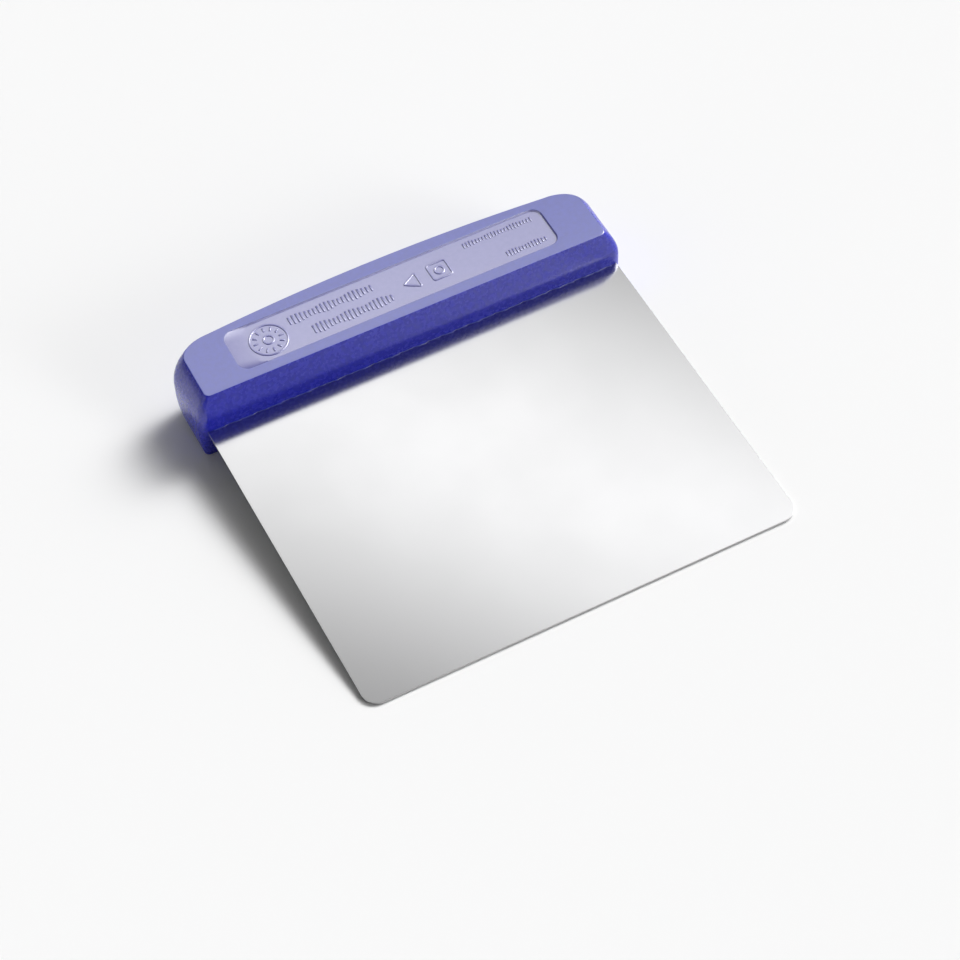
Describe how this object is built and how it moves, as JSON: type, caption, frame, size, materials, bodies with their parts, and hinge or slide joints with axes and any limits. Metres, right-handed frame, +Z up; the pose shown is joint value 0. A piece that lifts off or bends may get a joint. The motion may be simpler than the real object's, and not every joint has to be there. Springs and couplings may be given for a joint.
{
  "type": "bench scraper",
  "caption": "Bakery bench scraper: a flat rectangular steel blade with a tang moulded into a straight block handle with a bowed back and a sunk label panel.",
  "frame": {"origin": "middle of the footprint on the surface that the scraper lies on, as it is put down on a table: the front rim of the handle's underside and the cutting edge touch the surface", "axes": "+X along the cutting edge, towards the handle's right end with the cutting edge facing the viewer; -Y from the handle towards the cutting edge; +Z up. The blade's plane dips about 6 degrees towards -Y"},
  "size_m": [0.1236, 0.1188, 0.0237],
  "materials": {
    "blade_steel": "satin rolled stainless steel",
    "handle_plastic": "semi-gloss moulded polypropylene, blue"
  },
  "bodies": {
    "root": {"blade": "blade_steel", "handle": "handle_plastic"}
  },
  "joints": []
}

************

- **What is expected**
Output the listing above word for word.

- **Answer for the task**
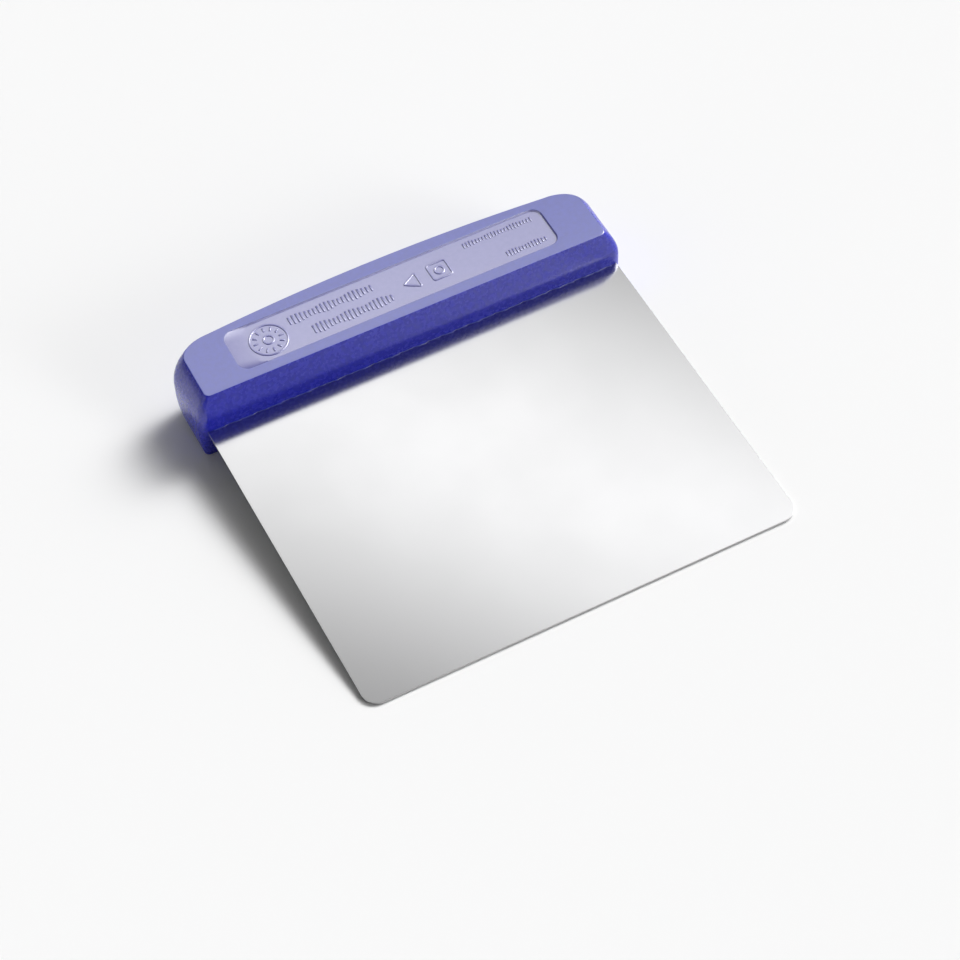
Describe how this object is built and how it moves, as JSON: type, caption, frame, size, materials, bodies with their parts, and hinge or slide joints with axes and any limits. Metres, right-handed frame, +Z up; the pose shown is joint value 0. A piece that lifts off or bends may get a joint. The motion may be simpler than the real object's, and not every joint has to be there. Springs and couplings may be given for a joint.
{
  "type": "bench scraper",
  "caption": "Bakery bench scraper: a flat rectangular steel blade with a tang moulded into a straight block handle with a bowed back and a sunk label panel.",
  "frame": {"origin": "middle of the footprint on the surface that the scraper lies on, as it is put down on a table: the front rim of the handle's underside and the cutting edge touch the surface", "axes": "+X along the cutting edge, towards the handle's right end with the cutting edge facing the viewer; -Y from the handle towards the cutting edge; +Z up. The blade's plane dips about 6 degrees towards -Y"},
  "size_m": [0.1236, 0.1188, 0.0237],
  "materials": {
    "blade_steel": "satin rolled stainless steel",
    "handle_plastic": "semi-gloss moulded polypropylene, blue"
  },
  "bodies": {
    "root": {"blade": "blade_steel", "handle": "handle_plastic"}
  },
  "joints": []
}